In 1946, Leese and six others, Emanuel John William Alford, Leslie Raymond Alford, Alfred McCarthy, Alfred John Robert McCarthy, Frederick Tom Edmunds, and Anthony William Gittens, were arrested for aiding two escaped Dutch prisoners of war who had been members of the Waffen-SS and were planning to flee to Argentina through the ratlines. At his trial, Edmunds openly admitted that he was a fascist. Tony Gittens had joined the Britons in 1924, and served as its secretary from 1950 until his death in 1973. Gittens joined the Imperial Fascist League in the 1930s and, in the late 1960s, he joined the National Front and worked with its founder, A. K. Chesterton.

Leese and his six accomplices were each found guilty sentenced to one year in prison for their roles in the attempted escape. Leese was released from prison in November 1947. In 1948, Leese formed the National Workers Movement in London. In December 1950 he stood trial for criminal libel on Harold Scott, Commissioner of the Metropolitan Police, but was acquitted. In 1951, he published his autobiography Out of Step: Events in the Two Lives of an Anti-Jewish Camel Doctor.

Leese was a mentor to Colin Jordan and John Tyndall, the "most significant figures on the extreme right since the 1960s". After his death, his widow, May Winifred Leese (died 1974), helped fund far-right groups. His London house, 74 Princedale Road, Holland Park, was left to Jordan, and became known as 'Arnold Leese House'. The property became Jordan's base of operations, housing the White Defence League, the National Socialist Movement and other far-right operations.

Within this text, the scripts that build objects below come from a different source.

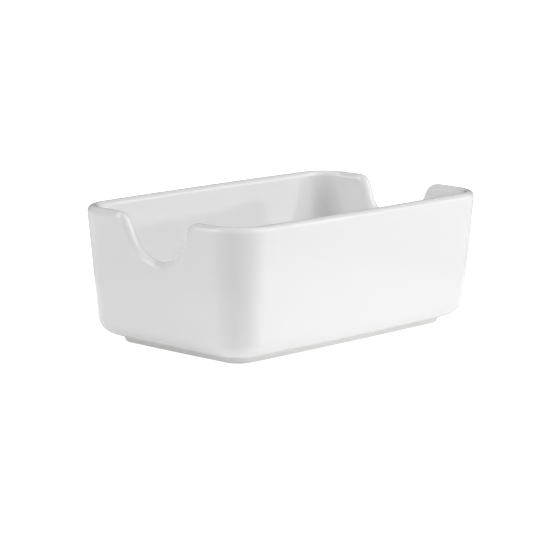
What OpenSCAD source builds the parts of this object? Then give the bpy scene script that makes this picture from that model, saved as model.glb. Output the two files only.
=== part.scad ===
// Sugar packet holder: a footed porcelain trough with leaning, softly bowed walls and round corners.
// Packets stand on edge across it, and a finger scoop in each end wall lets them be lifted out.
// Millimetres, +Z up, origin on the table under the middle of the dish, long side along X.

/* [Dish] */
// Length along X, over the full belly of both end walls at the rim
dish_length = 117; // [100:1:150]
// Width along Y, over the full belly of both long walls at the rim
dish_width = 76; // [70:1:100]
// Overall height from the table to the top of the rim
dish_height = 43.5; // [38:0.5:60]
// Outer corner radius of the rim, seen from above
corner_radius = 11.5; // [10:0.5:16]
// Share of each step inward that the corner radius loses as the walls draw in towards the base
corner_share = 0.6; // [0.4:0.05:0.7]
// Belly of each long wall between its corners
side_bow = 1.4; // [0:0.1:3]
// Belly of each end wall between its corners
end_bow = 0.8; // [0:0.1:2]

/* [Walls] */
// Thickness of the wall at the rim, which its rolled lip rounds over
wall = 4; // [3:0.1:5]
// Lean of the outer face from upright
outer_draft = 4.7; // [3:0.1:6]
// Lean of the inner face from upright, more than outside so that the wall thickens downwards
inner_draft = 5.5; // [5:0.1:6.5]
// Thickness of the floor
floor_thickness = 4.5; // [3:0.1:6]
// Radius between the inner face and the floor
floor_fillet = 6; // [3:0.5:7]
// Radius between the outer face and the underside
base_radius = 6; // [3:0.5:8]

/* [Finger scoops] */
// Width of a scoop, from level rim to level rim
scoop_width = 35; // [28:0.5:38]
// Depth of a scoop below the rim
scoop_depth = 14; // [13:0.5:18]
// Steepest slope of a scoop's sides
scoop_slope = 68; // [60:1:70]
// Radius of the shoulders where a scoop meets the level rim
shoulder_radius = 5; // [4:0.5:7]
// How far each scoop sits off the middle of its end wall, anticlockwise seen from above
scoop_drift = 0.9; // [-2:0.1:2]

/* [Foot ring] */
// Height of the foot ring
foot_height = 2.3; // [1.5:0.1:4]
// Width of the flat land that stands on the table
land_width = 3.2; // [2.4:0.1:5]
// How much further each flank reaches at the underside than at the land
foot_flare = 0.8; // [0.3:0.1:1.5]
// Gap from the end of the base radius to the top edge of the foot ring
foot_setback = 0.8; // [0.3:0.1:3]
// Worn rounding along both edges of the land
land_edge = 0.5; // [0.2:0.1:1]

/* [Smoothness] */
// Steps round each plan corner
corner_steps = 8; // [4:1:10]
// Steps along each long wall
side_steps = 8; // [4:1:12]
// Steps round the bottom of a scoop on each side of its middle
scoop_steps = 7; // [4:1:9]
// Steps round each shoulder
shoulder_steps = 5; // [3:1:6]
// Steps over the rolled lip
lip_steps = 8; // [6:2:10]
// Steps round the base radius and the floor fillet
fillet_steps = 7; // [4:1:8]
// Steps up each face of the wall
face_steps = 3; // [1:1:4]

/* [Hidden] */

glaze_color = [0.95, 0.95, 0.94];
bare_color = [0.87, 0.86, 0.83];

half_length = dish_length / 2 - end_bow;
half_width = dish_width / 2 - side_bow;
lip_radius = wall / 2;
rim_z = dish_height - lip_radius;
floor_z = foot_height + floor_thickness;
quarter_turn = 90;
half_turn = 2 * quarter_turn;

// Rounded bottom of a scoop and its shoulders, both along the middle of the wall's thickness
scoop_radius = (scoop_width / 2 - scoop_depth / tan(scoop_slope)) / tan(scoop_slope / 2) - shoulder_radius;
bowl_radius = scoop_radius + lip_radius;
bowl_z = dish_height - scoop_depth + scoop_radius;
bend_radius = shoulder_radius - lip_radius;

// How far the outer face stands inside the rim's outline at height z
function set_in(z) = (rim_z - z) * tan(outer_draft);

// Level thickness of the wall at height z
function thickness(z) = wall + (rim_z - z) * (tan(inner_draft) - tan(outer_draft));

// Half of the straight run of an end wall between its corners at height z
function straight_run(z) = half_width - corner_radius - set_in(z) * (1 - corner_share);

// A station is a place on the outline: its shares of the straight runs along X and Y,
// the way that the wall faces there, the height of the lip's centre and the lean of the lip
function station(turn, share, lip_z, lean) =
    [cos(turn) - share * sin(turn), sin(turn) + share * cos(turn), turn, lip_z, lean];

// Centre line of the rolled lip across a scooped wall: place along the wall, height and lean
function shoulder(side) = [
    for (step = [0 : shoulder_steps])
        let (lean = side * scoop_slope * (side > 0 ? 1 - step / shoulder_steps : step / shoulder_steps))
        [side * scoop_width / 2 - bend_radius * sin(lean), rim_z - bend_radius + bend_radius * cos(lean), lean]
];
function scoop_bottom() = [
    for (step = [-scoop_steps : scoop_steps])
        let (lean = scoop_slope * step / scoop_steps)
        [bowl_radius * sin(lean), bowl_z - bowl_radius * cos(lean), lean]
];
function scooped_wall(turn) = [
    for (step = concat(shoulder(-1), scoop_bottom(), shoulder(1)))
        station(turn, (step[0] + scoop_drift) / straight_run(step[1]), step[1], step[2])
];
function plain_wall(turn) = [
    for (step = [1 : side_steps - 1]) station(turn, 2 * step / side_steps - 1, rim_z, 0)
];
function corner(turn) = [
    for (step = [0 : corner_steps])
        let (start = station(turn, 1, rim_z, 0))
        [start[0], start[1], turn + quarter_turn * step / corner_steps, rim_z, 0]
];

// Anticlockwise from the +X end wall
dish_stations = concat(
    scooped_wall(0), corner(0),
    plain_wall(quarter_turn), corner(quarter_turn),
    scooped_wall(half_turn), corner(half_turn),
    plain_wall(half_turn + quarter_turn), corner(half_turn + quarter_turn)
);
foot_stations = [
    for (side = [0 : 3]) each concat(plain_wall(side * quarter_turn), corner(side * quarter_turn))
];

// A point of the dish: the station's place on a rounded rectangle drawn in by inset, moved out
// along its normal and along the wall, then bellied with the walls and set at height z
function spot(place, inset, out, along, z) =
    let (
        turn = place[2],
        radius = corner_radius - corner_share * inset,
        x = place[0] * (half_length - inset - radius) + (radius + out) * cos(turn) - along * sin(turn),
        y = place[1] * (half_width - inset - radius) + (radius + out) * sin(turn) + along * cos(turn)
    )
    [
        x * (1 + end_bow / half_length * (1 - pow(y / half_width, 2))),
        y * (1 + side_bow / half_width * (1 - pow(x / half_length, 2))),
        z
    ];

// Height and extra inset of a fillet between a face that leans by draft and a level face at z
function fillet_z(z, radius, angle) = z + radius * (1 - sin(angle));
function fillet_inset(radius, draft, angle) = radius * (1 / cos(draft) - cos(angle) - sin(angle) * tan(draft));

// Each row runs once round the dish. The rows go from the underside up the outer face,
// over the lip, and down the inner face to the floor.
function base_row(angle) =
    let (z = fillet_z(foot_height, base_radius, angle))
    [for (place = dish_stations)
        spot(place, set_in(z) + fillet_inset(base_radius, outer_draft, angle), 0, 0, z)];
function outer_row(share) =
    let (start = fillet_z(foot_height, base_radius, outer_draft))
    [for (place = dish_stations)
        let (z = start + (place[3] - start) * share)
        spot(place, set_in(z), 0, 0, z)];
function lip_row(angle) = [
    for (place = dish_stations)
        let (radius = thickness(place[3]) / 2)
        spot(place, set_in(place[3]), radius * (cos(angle) - 1),
            -radius * sin(angle) * sin(place[4]), place[3] + radius * sin(angle) * cos(place[4]))
];
function inner_row(share) =
    let (end = fillet_z(floor_z, floor_fillet, inner_draft))
    [for (place = dish_stations)
        let (z = place[3] + (end - place[3]) * share)
        spot(place, set_in(z), -thickness(z), 0, z)];
function floor_row(angle) =
    let (z = fillet_z(floor_z, floor_fillet, angle))
    [for (place = dish_stations)
        spot(place, set_in(z) + fillet_inset(floor_fillet, inner_draft, angle), -thickness(z), 0, z)];

dish_rows = [
    for (step = [0 : fillet_steps]) base_row(quarter_turn + (outer_draft - quarter_turn) * step / fillet_steps),
    for (step = [1 : face_steps]) outer_row(step / face_steps),
    for (step = [1 : lip_steps]) lip_row(half_turn * step / lip_steps),
    for (step = [1 : face_steps]) inner_row(step / face_steps),
    for (step = [1 : fillet_steps]) floor_row(inner_draft + (quarter_turn - inner_draft) * step / fillet_steps)
];

// Section of the foot ring as inset and height, from the top of the outer flank down to the land
// and up the inner flank
foot_inset = set_in(foot_height) + fillet_inset(base_radius, outer_draft, quarter_turn) + foot_setback;
land_start = foot_inset + foot_flare;
land_end = land_start + land_width;
edge_steps = 3;
foot_section = concat(
    [[foot_inset, foot_height]],
    [for (step = [0 : edge_steps])
        let (angle = quarter_turn * step / edge_steps)
        [land_start + land_edge * (1 - cos(angle)), land_edge * (1 - sin(angle))]],
    [for (step = [0 : edge_steps])
        let (angle = quarter_turn * (1 - step / edge_steps))
        [land_end - land_edge * (1 - cos(angle)), land_edge * (1 - sin(angle))]],
    [[land_end + foot_flare, foot_height]]
);
foot_rows = [
    for (point = foot_section) [for (place = foot_stations) spot(place, point[0], 0, 0, point[1])]
];

// Two triangles for each patch between two rows
function patch(low, high, count) = [
    for (step = [0 : count - 1])
        let (next = (step + 1) % count)
        each [[low + step, high + step, high + next], [low + step, high + next, low + next]]
];

// Solid between rows that start and end at a level face with a middle point of its own
module closed_loft(rows) {
    count = len(rows[0]);
    last = (len(rows) - 1) * count;
    low_middle = len(rows) * count;
    high_middle = low_middle + 1;
    points = concat([for (row = rows) each row], [[0, 0, rows[0][0][2]], [0, 0, rows[len(rows) - 1][0][2]]]);
    faces = concat(
        [for (row = [0 : len(rows) - 2]) each patch(row * count, (row + 1) * count, count)],
        [for (step = [0 : count - 1]) [low_middle, step, (step + 1) % count]],
        [for (step = [0 : count - 1]) [high_middle, last + (step + 1) % count, last + step]]
    );
    polyhedron(points, faces, convexity = 4);
}

// Solid whose last row joins its first again
module ring_loft(rows) {
    count = len(rows[0]);
    faces = [
        for (row = [0 : len(rows) - 1]) each patch(row * count, (row + 1) % len(rows) * count, count)
    ];
    polyhedron([for (row = rows) each row], faces, convexity = 4);
}

// Glazed body: underside, leaning walls, rolled lip with its two scoops, and the packet well
module dish() {
    color(glaze_color) closed_loft(dish_rows);
}

// Unglazed ring that the dish stands on, face to face with its underside
module foot_ring() {
    color(bare_color) ring_loft(foot_rows);
}

dish();
foot_ring();
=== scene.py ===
# Sugar packet holder: a glazed porcelain dish on its bare foot ring, in a plain studio.
# Metres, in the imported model's own frame. Both pieces are lofted by Geometry Nodes.
from math import cos, pi, radians, sin, tan

import bpy
from mathutils import Matrix, Vector


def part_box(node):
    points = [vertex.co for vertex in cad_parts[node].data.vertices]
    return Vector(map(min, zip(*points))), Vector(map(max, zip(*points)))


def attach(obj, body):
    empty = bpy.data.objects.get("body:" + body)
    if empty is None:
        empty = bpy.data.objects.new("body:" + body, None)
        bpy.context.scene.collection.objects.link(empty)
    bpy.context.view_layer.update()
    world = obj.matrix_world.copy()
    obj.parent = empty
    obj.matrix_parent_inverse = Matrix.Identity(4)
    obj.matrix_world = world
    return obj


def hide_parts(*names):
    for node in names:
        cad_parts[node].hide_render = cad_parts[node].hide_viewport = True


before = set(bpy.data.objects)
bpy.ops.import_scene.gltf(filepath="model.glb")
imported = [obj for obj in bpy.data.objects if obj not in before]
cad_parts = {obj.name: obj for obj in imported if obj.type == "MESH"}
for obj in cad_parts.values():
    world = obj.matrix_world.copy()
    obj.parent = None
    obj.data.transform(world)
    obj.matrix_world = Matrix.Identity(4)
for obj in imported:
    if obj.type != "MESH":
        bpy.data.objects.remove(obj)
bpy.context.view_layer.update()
dishLow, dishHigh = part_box("dish")
mm = 0.001
weldReach = 0.004 * mm   # points of a loft that lie closer than this become one
print("frame loaded")


# Small helpers for node trees

class Wire:  # a value on its way through a node tree, so that sums can be written as sums
    def __init__(self, tree, socket):
        self.tree = tree
        self.socket = socket

    def __add__(self, other):
        return reckon(self.tree, "ADD", self, other)

    def __radd__(self, other):
        return reckon(self.tree, "ADD", other, self)

    def __sub__(self, other):
        return reckon(self.tree, "SUBTRACT", self, other)

    def __rsub__(self, other):
        return reckon(self.tree, "SUBTRACT", other, self)

    def __mul__(self, other):
        return reckon(self.tree, "MULTIPLY", self, other)

    def __truediv__(self, other):
        return reckon(self.tree, "DIVIDE", self, other)

    def __rtruediv__(self, other):
        return reckon(self.tree, "DIVIDE", other, self)

    def __neg__(self):
        return reckon(self.tree, "MULTIPLY", self, -1)


def plug(tree, value, socket):
    if isinstance(value, Wire):
        tree.links.new(value.socket, socket)
    else:
        socket.default_value = value


def addNode(tree, kind, inputs=None, **settings):
    node = tree.nodes.new(kind)
    for name, value in settings.items():
        setattr(node, name, value)
    for name, value in (inputs or {}).items():
        plug(tree, value, node.inputs[name])
    return node


def wireFrom(tree, kind, inputs=None, output=0, **settings):
    return Wire(tree, addNode(tree, kind, inputs, **settings).outputs[output])


def reckon(tree, operation, *values):
    return wireFrom(tree, "ShaderNodeMath", dict(enumerate(values)), operation=operation)


def sine(wire):
    return reckon(wire.tree, "SINE", wire)


def cosine(wire):
    return reckon(wire.tree, "COSINE", wire)


def tangent(wire):
    return reckon(wire.tree, "TANGENT", wire)


def ramp(wire, start, end, low, high, shape="LINEAR"):
    inputs = {"Value": wire, "From Min": start, "From Max": end, "To Min": low, "To Max": high}
    return wireFrom(wire.tree, "ShaderNodeMapRange", inputs, clamp=True, interpolation_type=shape)


def splitUp(wire):
    node = addNode(wire.tree, "ShaderNodeSeparateXYZ", {0: wire})
    return [Wire(wire.tree, output) for output in node.outputs]


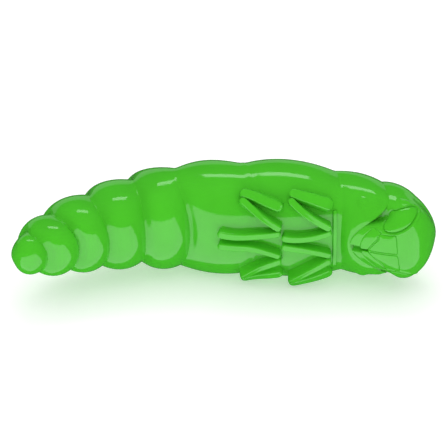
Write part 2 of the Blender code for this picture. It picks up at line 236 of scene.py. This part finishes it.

Leese died 18 January 1956, aged 77.

== Works ==

- Articles
- "The Jewish Method of Cattle Slaughter: The Legalised Cruelty of Shechita". 1940.
- "Chinese Communism?". Gothic Ripples, No. 49, 28 February 1949.
- "The Destruction of India: Its Cause and Prevention". Undated.

- Books
- "A Treatise on the One-Humped Camel in Health and in Disease" (1927)
- My Irrelevant Defence: Being Meditations Inside Gaol and Out on Jewish Ritual Murder. London: The I.F.L. Printing and Publishing Co., 1938.
  - Swedish translation: Mitt Irrelevanta Försvar varandes Betraktelser bakom galler och ute om Judiska Ritualmord.
  - Judaism in Action. New and enlarged edition, 1964.
- Gentile Folly: The Rothschilds. London: Angles News Service, 1940.
- The Jewish War of Survival. Arnold S. Leese, January 1945.
- Out of Step: Events in Two Lives of an Anti-Jewish Camel-Doctor. Guildford, UK. 1951.
  - Excerpts available.
- The Era Of World Ruin! (The Era Of Democracy). Undated.

- Pamphlets
- Our Jewish Aristocracy. London: Imperial Fascist League, 1936. . 18 pages.
  - Reprint: Hollywood, California: Sons of Liberty, 1936. 8 pages.
- The Mass Madness of Sept. 1938 and its Jewish Cause. London: Imperial Fascist League, 1938. . 15 pages.
- The Edict of Expulsion of 1290: A catalogue of recorded history surrounding Jewry under Angevin Kings of England, leading up to the Edict of Expulsion by King Edward I (Co-authored with Geoffrey H. Smith). Undated.